begin RECORD LIST

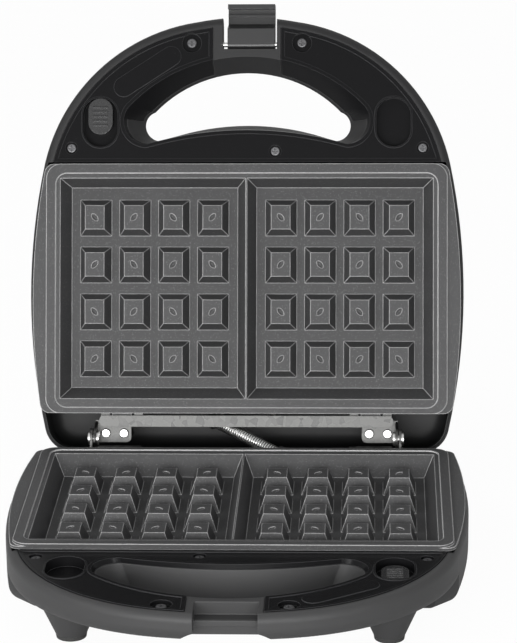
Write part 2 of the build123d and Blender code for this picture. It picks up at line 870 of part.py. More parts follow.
def leaf(half, place, angle):
    # a pointed oval dimple in a stud's top, turned by an angle
    swell = (leaf_length**2 / 4 - leaf_half_width**2) / (2 * leaf_half_width)
    top = half.offset(floor_depth - stud_height - leaf_sink)
    centre = top.from_local_coords((place[0], place[1], 0))
    along = (half.x_dir * cos(radians(angle))) + (half.y_dir * sin(radians(angle)))
    with BuildPart() as made:
        with BuildSketch(Plane(origin=centre, x_dir=along, z_dir=half.z_dir)):
            with BuildLine():
                tips = Line((-leaf_length / 2, 0), (leaf_length / 2, 0))
                ThreePointArc(tips @ 0, (0, leaf_half_width), tips @ 1)
            make_face()
        revolve(axis=Axis(centre, along), revolution_arc=360)
    return made.part


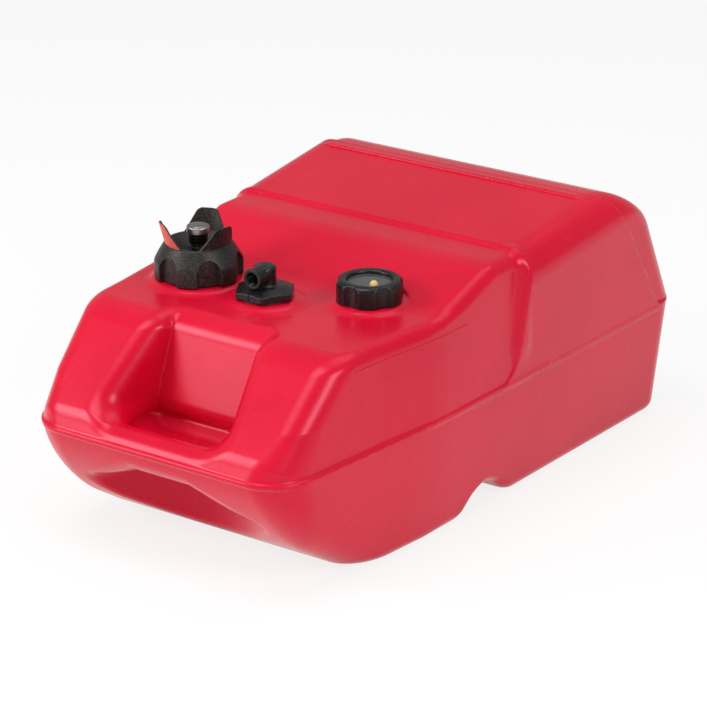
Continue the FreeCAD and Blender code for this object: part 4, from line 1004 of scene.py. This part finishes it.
class AddStage(bpy.types.Operator):
    """Adds the floor, the soft lights and the camera"""

    bl_idname = "fuel.add_stage"
    bl_label = "Stage"

    def execute(self, context):
        scene = context.scene
        tint = settings(context)["colours"].floor
        mesh = bpy.data.meshes.new("floor")
        reach = 9
        corners = [(-reach, -reach, 0), (reach, -reach, 0), (reach, reach, 0), (-reach, reach, 0)]
        mesh.from_pydata(corners, [], [(0, 1, 2, 3)])
        floor = place("floor", mesh)
        f = Finish("floor_white")
        direct, mirrored, through = f.node("LightPath").outputs(
            "Is Camera Ray", "Is Glossy Ray", "Is Transmission Ray")
        plain = f.node("BsdfDiffuse", {}, {"Color": tint})
        white = f.node("Emission", {}, {"Color": (1, 1, 1, 1), "Strength": 1.0})
        # The part of the floor's plain white that these rays see, over its shadow.
        backdrop = (direct + mirrored + through) * 0.82
        floor.data.materials.append(
            f.end("Material", f.node("MixShader", {}, {0: backdrop, 1: plain, 2: white})))
        floor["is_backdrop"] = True

        scene.world = bpy.data.worlds.new("studio")
        w = Finish("studio", scene.world)
        w.end("World", w.node("Background", {}, {"Color": (1, 1, 1, 1), "Strength": 0.36}))

        aim = Vector((0, 0, 0.1))
        # Name, place and size in metres, and power in watts.
        for name, spot, size, power in (
            ("key", (-0.2, -0.9, 2.3), 1.2, 22),
            ("top", (0.3, 0.8, 2.4), 1.4, 9),
            ("front", (-1.3, -1.55, 1.25), 0.7, 18),
            ("low", (-1.3, -2.0, 0.30), 0.8, 9),
            ("side", (2.0, -0.5, 1.4), 0.75, 19),
        ):
            lamp = bpy.data.lights.new(name, "AREA")
            lamp.size, lamp.energy = size, power
            aimed(place(name, lamp), spot, Vector(spot) - aim)

        camera = place("camera", bpy.data.cameras.new("camera"))
        camera.data.lens = 158.69
        camera.data.clip_end = 50
        aimed(camera, (1.4746, -2.0802, 1.0990), Vector((0.5397, -0.7597, 0.3630)))
        scene.camera = camera
        scene.view_settings.view_transform = "Standard"
        return {"FINISHED"}


STEPS = (AddTank, AddCap, AddVent, AddOutlet, AddGauge, AddStage)


class FuelTankPanel(bpy.types.Panel):
    """Lists the tank's sizes and the steps that build it"""

    bl_idname = "VIEW3D_PT_fuel_tank"
    bl_label = "Outboard fuel tank"
    bl_space_type = "VIEW_3D"
    bl_region_type = "UI"
    bl_category = "Fuel tank"

    def draw(self, context):
        for name, group in settings(context).items():
            box = self.layout.box()
            box.label(text=name.capitalize())
            for key in GROUPS[name].__annotations__:
                box.prop(group, key)
        for step in STEPS:
            self.layout.operator(step.bl_idname)


def register():
    for item in (*GROUPS.values(), *STEPS, FuelTankPanel):
        bpy.utils.register_class(item)
    for name, group in GROUPS.items():
        setattr(bpy.types.Scene, f"fuel_{name}", PointerProperty(type=group))


def unregister():
    for name in GROUPS:
        delattr(bpy.types.Scene, f"fuel_{name}")
    for item in (FuelTankPanel, *reversed(STEPS), *reversed(list(GROUPS.values()))):
        bpy.utils.unregister_class(item)


def main():
    register()
    for step in STEPS:
        group, name = step.bl_idname.split(".")
        getattr(getattr(bpy.ops, group), name)()
    boxes = {"cad": CAD_BOX, "visual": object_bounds()}
    {key: [list(corner) for corner in box] for key, box in boxes.items()}


if __name__ == "__main__":
    main()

end RECORD LIST

DESCRIPTION OF THE TASK - Write the entries again, exactly as they stand.

WRITTEN RESPONSE -
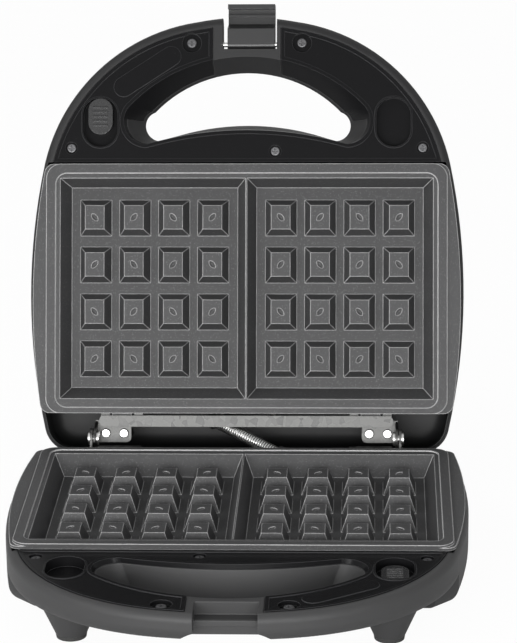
Write part 2 of the build123d and Blender code for this picture. It picks up at line 870 of part.py. More parts follow.
def leaf(half, place, angle):
    # a pointed oval dimple in a stud's top, turned by an angle
    swell = (leaf_length**2 / 4 - leaf_half_width**2) / (2 * leaf_half_width)
    top = half.offset(floor_depth - stud_height - leaf_sink)
    centre = top.from_local_coords((place[0], place[1], 0))
    along = (half.x_dir * cos(radians(angle))) + (half.y_dir * sin(radians(angle)))
    with BuildPart() as made:
        with BuildSketch(Plane(origin=centre, x_dir=along, z_dir=half.z_dir)):
            with BuildLine():
                tips = Line((-leaf_length / 2, 0), (leaf_length / 2, 0))
                ThreePointArc(tips @ 0, (0, leaf_half_width), tips @ 1)
            make_face()
        revolve(axis=Axis(centre, along), revolution_arc=360)
    return made.part


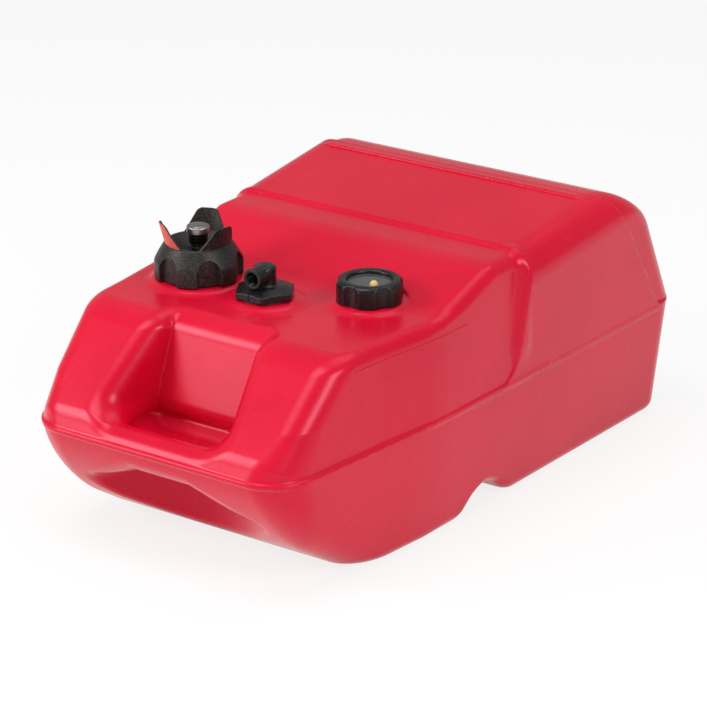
Continue the FreeCAD and Blender code for this object: part 4, from line 1004 of scene.py. This part finishes it.
class AddStage(bpy.types.Operator):
    """Adds the floor, the soft lights and the camera"""

    bl_idname = "fuel.add_stage"
    bl_label = "Stage"

    def execute(self, context):
        scene = context.scene
        tint = settings(context)["colours"].floor
        mesh = bpy.data.meshes.new("floor")
        reach = 9
        corners = [(-reach, -reach, 0), (reach, -reach, 0), (reach, reach, 0), (-reach, reach, 0)]
        mesh.from_pydata(corners, [], [(0, 1, 2, 3)])
        floor = place("floor", mesh)
        f = Finish("floor_white")
        direct, mirrored, through = f.node("LightPath").outputs(
            "Is Camera Ray", "Is Glossy Ray", "Is Transmission Ray")
        plain = f.node("BsdfDiffuse", {}, {"Color": tint})
        white = f.node("Emission", {}, {"Color": (1, 1, 1, 1), "Strength": 1.0})
        # The part of the floor's plain white that these rays see, over its shadow.
        backdrop = (direct + mirrored + through) * 0.82
        floor.data.materials.append(
            f.end("Material", f.node("MixShader", {}, {0: backdrop, 1: plain, 2: white})))
        floor["is_backdrop"] = True

        scene.world = bpy.data.worlds.new("studio")
        w = Finish("studio", scene.world)
        w.end("World", w.node("Background", {}, {"Color": (1, 1, 1, 1), "Strength": 0.36}))

        aim = Vector((0, 0, 0.1))
        # Name, place and size in metres, and power in watts.
        for name, spot, size, power in (
            ("key", (-0.2, -0.9, 2.3), 1.2, 22),
            ("top", (0.3, 0.8, 2.4), 1.4, 9),
            ("front", (-1.3, -1.55, 1.25), 0.7, 18),
            ("low", (-1.3, -2.0, 0.30), 0.8, 9),
            ("side", (2.0, -0.5, 1.4), 0.75, 19),
        ):
            lamp = bpy.data.lights.new(name, "AREA")
            lamp.size, lamp.energy = size, power
            aimed(place(name, lamp), spot, Vector(spot) - aim)

        camera = place("camera", bpy.data.cameras.new("camera"))
        camera.data.lens = 158.69
        camera.data.clip_end = 50
        aimed(camera, (1.4746, -2.0802, 1.0990), Vector((0.5397, -0.7597, 0.3630)))
        scene.camera = camera
        scene.view_settings.view_transform = "Standard"
        return {"FINISHED"}


STEPS = (AddTank, AddCap, AddVent, AddOutlet, AddGauge, AddStage)


class FuelTankPanel(bpy.types.Panel):
    """Lists the tank's sizes and the steps that build it"""

    bl_idname = "VIEW3D_PT_fuel_tank"
    bl_label = "Outboard fuel tank"
    bl_space_type = "VIEW_3D"
    bl_region_type = "UI"
    bl_category = "Fuel tank"

    def draw(self, context):
        for name, group in settings(context).items():
            box = self.layout.box()
            box.label(text=name.capitalize())
            for key in GROUPS[name].__annotations__:
                box.prop(group, key)
        for step in STEPS:
            self.layout.operator(step.bl_idname)


def register():
    for item in (*GROUPS.values(), *STEPS, FuelTankPanel):
        bpy.utils.register_class(item)
    for name, group in GROUPS.items():
        setattr(bpy.types.Scene, f"fuel_{name}", PointerProperty(type=group))


def unregister():
    for name in GROUPS:
        delattr(bpy.types.Scene, f"fuel_{name}")
    for item in (FuelTankPanel, *reversed(STEPS), *reversed(list(GROUPS.values()))):
        bpy.utils.unregister_class(item)


def main():
    register()
    for step in STEPS:
        group, name = step.bl_idname.split(".")
        getattr(getattr(bpy.ops, group), name)()
    boxes = {"cad": CAD_BOX, "visual": object_bounds()}
    {key: [list(corner) for corner in box] for key, box in boxes.items()}


if __name__ == "__main__":
    main()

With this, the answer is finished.